Please make sure to cite the following papers if any of the baseline methods and evaluation metrics are mentioned/utilized in your CAMDA extended abstracts.
Competition related
  • CAMDA 2025 Health Privacy Challenge
Dataset sources
  • Genomic Data Commons (GDC), https://gdc.cancer.gov/, https://portal.gdc.cancer.gov/, accessed on Nov 1, 2024
Dataset preprocessing
  • Chen, Dingfan, Marie Oestreich, Tejumade Afonja, Raouf Kerkouche, Matthias Becker, and Mario Fritz. "Towards biologically plausible and private gene expression data generation." arXiv preprint. (2024)
  • Love, Michael I., Wolfgang Huber, and Simon Anders. "Moderated estimation of fold change and dispersion for RNA-seq data with DESeq2." Genome biology. (2014)
  • Colaprico, Antonio, Tiago C. Silva, Catharina Olsen, Luciano Garofano, Claudia Cava, Davide Garolini, Thais S. Sabedot et al. "TCGAbiolinks: an R/Bioconductor package for integrative analysis of TCGA data." Nucleic acids research. (2016)
  • Subramanian, A., Narayan, R., Corsello, S.M., Peck, D.D., Natoli, T.E., Lu, X., Gould, J., Davis, J.F., Tubelli, A.A., Asiedu, J.K. and Lahr, D.L. "A next generation connectivity map: L1000 platform and the first 1,000,000 profiles." Cell. (2017)
  • Landmark genes, https://clue.io/command?q=/gene-space%20lm, accessed on Nov 1, 2024
Generative models and evaluations
  • Sohn, Kihyuk, Honglak Lee, and Xinchen Yan. "Learning structured output representation using deep conditional generative models." Advances in neural information processing systems. (2015)
  • Xu, Lei, Maria Skoularidou, Alfredo Cuesta-Infante, and Kalyan Veeramachaneni. "Modeling tabular data using conditional gan." Advances in neural information processing systems. (2019)
  • Holsten, L., Dahm, K., Oestreich, M., Becker, M., & Ulas, T. "hCoCena: A toolbox for network-based co-expression analysis and horizontal integration of transcriptomic datasets.

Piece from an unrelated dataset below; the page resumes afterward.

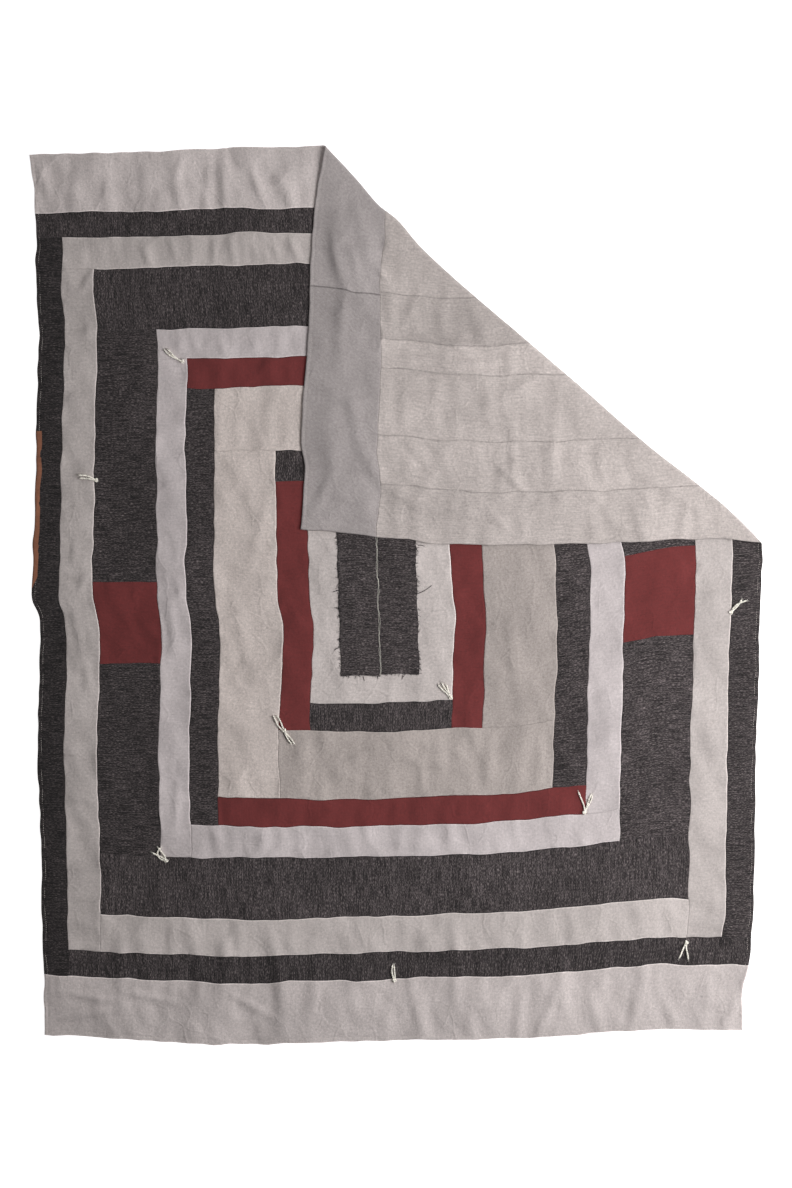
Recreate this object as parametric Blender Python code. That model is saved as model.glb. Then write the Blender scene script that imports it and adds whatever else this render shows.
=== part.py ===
"""A pieced quilt, laid flat with its top right corner folded forward over a slant.

The quilt is two sheets of cloth that share one wavy outline: a pieced top and a
pieced back. A raw-edged patch is laid on the middle of the top, and nine short
yarn ties hold the layers together. Everything is in metres, +Z up, with the
origin on the floor under the middle of the quilt and +Y towards its top edge.
"""

import math
from collections import namedtuple

import bmesh
import bpy
from mathutils import Vector

MM = 0.001

# Thickness of each layer, and the gap that parts the layers.
SHEET_THICKNESS = 1.3 * MM
LAYER_GAP = 0.3 * MM
PATCH_THICKNESS = 1.0 * MM

# The seam between top and back is the middle surface of the quilt.
MIDDLE_HEIGHT = SHEET_THICKNESS + LAYER_GAP / 2
TOP_SURFACE = MIDDLE_HEIGHT + LAYER_GAP / 2 + SHEET_THICKNESS

# Corners of the outline as it lies, with the folded corner opened out.
BOTTOM_LEFT = Vector((-0.649, -0.813))
BOTTOM_RIGHT = Vector((0.640, -0.806))
TOP_LEFT = Vector((-0.677, 0.811))
TOP_RIGHT = Vector((0.571, 0.942))

# Ends of the fold, and the corner of the flap as it lies.
FOLD_TOP = Vector((-0.136, 0.831))
FOLD_SIDE = Vector((0.675, 0.093))
FLAP_CORNER = Vector((-0.180, 0.117))

FOLD_ALONG = (FOLD_SIDE - FOLD_TOP).normalized()
FOLD_ACROSS = Vector((-FOLD_ALONG.y, FOLD_ALONG.x))
FOLD_LENGTH = (FOLD_SIDE - FOLD_TOP).length

# The bend at the fold, and how the flap settles beside it.
FOLD_RADIUS = 4.5 * MM
FLAP_CLEARANCE = 2.0 * MM
SETTLE_REACH = 90 * MM
FOLD_PULL_REACH = 260 * MM
RIPPLE_FADE = 35 * MM

# Cells of the cloth across and along, and steps round the bend.
CELLS_ACROSS = 36
CELLS_ALONG = 44
BEND_STEPS = 6

# How far each edge stands out from the straight line between its corners.
# share runs from left to right, and from bottom to top; out is in metres.
EdgeRow = namedtuple("EdgeRow", "share out")
BOTTOM_EDGE = (
    EdgeRow(0.00, 0.0),
    EdgeRow(0.10, 8 * MM),
    EdgeRow(0.27, 20 * MM),
    EdgeRow(0.42, 16 * MM),
    EdgeRow(0.67, 12 * MM),
    EdgeRow(0.80, 2 * MM),
    EdgeRow(0.88, -4 * MM),
    EdgeRow(1.00, 0.0),
)
TOP_EDGE = (
    EdgeRow(0.00, 0.0),
    EdgeRow(0.14, -14 * MM),
    EdgeRow(0.30, -27 * MM),
    EdgeRow(0.43, -38 * MM),
    EdgeRow(0.48, -30 * MM),
    EdgeRow(0.58, -18 * MM),
    EdgeRow(0.73, -9 * MM),
    EdgeRow(0.87, 1 * MM),
    EdgeRow(0.91, -7 * MM),
    EdgeRow(1.00, 0.0),
)
LEFT_EDGE = (
    EdgeRow(0.00, 0.0),
    EdgeRow(0.19, 0.0),
    EdgeRow(0.34, 3 * MM),
    EdgeRow(0.40, -2 * MM),
    EdgeRow(0.47, -4 * MM),
    EdgeRow(0.50, 8 * MM),
    EdgeRow(0.58, 2 * MM),
    EdgeRow(0.71, -6 * MM),
    EdgeRow(0.80, -13 * MM),
    EdgeRow(0.84, -8 * MM),
    EdgeRow(0.93, -11 * MM),
    EdgeRow(1.00, 0.0),
)
RIGHT_EDGE = (
    EdgeRow(0.00, 0.0),
    EdgeRow(0.04, 2 * MM),
    EdgeRow(0.07, 16 * MM),
    EdgeRow(0.12, 28 * MM),
    EdgeRow(0.22, 37 * MM),
    EdgeRow(0.30, 46 * MM),
    EdgeRow(0.43, 61 * MM),
    EdgeRow(0.51, 71 * MM),
    EdgeRow(0.56, 63 * MM),
    EdgeRow(0.71, 55 * MM),
    EdgeRow(0.84, 45 * MM),
    EdgeRow(0.90, 28 * MM),
    EdgeRow(1.00, 0.0),
)
FOLD_EDGE = (
    EdgeRow(0.00, 0.0),
    EdgeRow(0.08, -7 * MM),
    EdgeRow(0.14, -15 * MM),
    EdgeRow(0.18, -12 * MM),
    EdgeRow(0.24, -20 * MM),
    EdgeRow(0.33, -21 * MM),
    EdgeRow(0.45, -17 * MM),
    EdgeRow(0.60, -12 * MM),
    EdgeRow(0.74, -9 * MM),
    EdgeRow(0.85, 0.0),
    EdgeRow(0.92, 4 * MM),
    EdgeRow(1.00, 0.0),
)

# Soft folds that stand up off the floor. x and y are the middle of the crest,
# heading is its direction in degrees, reach is half its length, spread is half
# its width and rise is its height.
Ridge = namedtuple("Ridge", "x y heading reach spread rise")
BODY_RIDGES = (
    Ridge(-0.500, -0.815, 88, 0.210, 0.075, 4.5 * MM),
    Ridge(-0.345, -0.825, 94, 0.180, 0.070, 3.5 * MM),
    Ridge(-0.185, -0.830, 91, 0.220, 0.075, 5.0 * MM),
    Ridge(0.135, -0.820, 86, 0.200, 0.075, 4.0 * MM),
    Ridge(0.300, -0.815, 96, 0.190, 0.070, 5.0 * MM),
    Ridge(0.445, -0.800, 90, 0.170, 0.065, 4.0 * MM),
    Ridge(0.590, -0.800, 82, 0.110, 0.070, 5.5 * MM),
    Ridge(-0.655, -0.560, 4, 0.150, 0.075, 3.5 * MM),
    Ridge(-0.660, -0.360, -3, 0.170, 0.080, 4.0 * MM),
    Ridge(-0.665, -0.170, 2, 0.150, 0.075, 3.5 * MM),
    Ridge(-0.675, 0.005, -6, 0.130, 0.070, 6.0 * MM),
    Ridge(-0.665, 0.330, 3, 0.150, 0.075, 4.0 * MM),
    Ridge(-0.660, 0.500, -4, 0.140, 0.070, 5.0 * MM),
    Ridge(-0.670, 0.690, 5, 0.170, 0.080, 3.5 * MM),
    Ridge(0.668, -0.130, 178, 0.140, 0.070, 4.0 * MM),
    Ridge(0.660, -0.300, 184, 0.150, 0.075, 3.5 * MM),
    Ridge(0.655, -0.480, 176, 0.160, 0.075, 4.5 * MM),
    Ridge(-0.560, 0.815, 92, 0.130, 0.070, 3.5 * MM),
    Ridge(-0.400, 0.820, 86, 0.150, 0.070, 4.5 * MM),
    Ridge(-0.250, 0.820, 100, 0.150, 0.065, 5.0 * MM),
)
FLAP_RIDGES = (
    Ridge(-0.075, 0.650, 97, 0.170, 0.060, 4.0 * MM),
    Ridge(0.010, 0.560, 80, 0.120, 0.055, 3.0 * MM),
    Ridge(-0.105, 0.250, 122, 0.190, 0.065, 4.5 * MM),
    Ridge(0.050, 0.190, 155, 0.180, 0.060, 4.0 * MM),
    Ridge(0.160, 0.400, 140, 0.130, 0.060, 3.0 * MM),
    Ridge(0.330, 0.150, 95, 0.130, 0.065, 3.0 * MM),
    Ridge(0.480, 0.150, 60, 0.110, 0.060, 3.5 * MM),
    Ridge(0.240, 0.520, 48, 0.110, 0.060, 3.0 * MM),
)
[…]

STAR protocols." (2024)
  • Lun ATL, McCarthy DJ, Marioni JC. “A step-by-step workflow for low-level analysis of single-cell RNA-seq data with Bioconductor.” F1000Res. (2016)
Membership inference attack models
  • Van Breugel, B., Sun, H., Qian, Z., & van der Schaar, M. "Membership inference attacks against synthetic data through overfitting detection." arXiv preprint. (2023)
  • Chen, D, Yu, N., Zhang, Y., and Fritz, M. "Gan-leaks: A taxonomy of membership inference attacks against generative models." In Proceedings of the 2020 ACM SIGSAC conference on computer and communications security (2020)
  • Hilprecht, B., Härterich, M., & Bernau, D. "Monte carlo and reconstruction membership inference attacks against generative models." Proceedings on Privacy Enhancing Technologies. (2019)
  • Hayes, J., Melis, L., Danezis, G. & De Cristofaro, E. "Logan: Membership inference attacks against generative models." arXiv preprint. (2019)

Important Dates

Jan 14, 2025: Benchmark method submissions open. 

Mar 15, 2025: Track I Phase 1 benchmark submission deadline for blue and red teams. 

Mar 22, 2025: Leaderboard announcement. 

May 12, 2025: Track I Phase 2 (for red teams) & Track II benchmark submission deadline. 

May 15, 2025: CAMDA 2025 extended abstract submission deadline. 

May 22, 2025: CAMDA 2025 acceptance notifications are sent.

Jul 23-24, 2025: CAMDA Conference @ ISMB/ECCB 2025 in Liverpool, UK.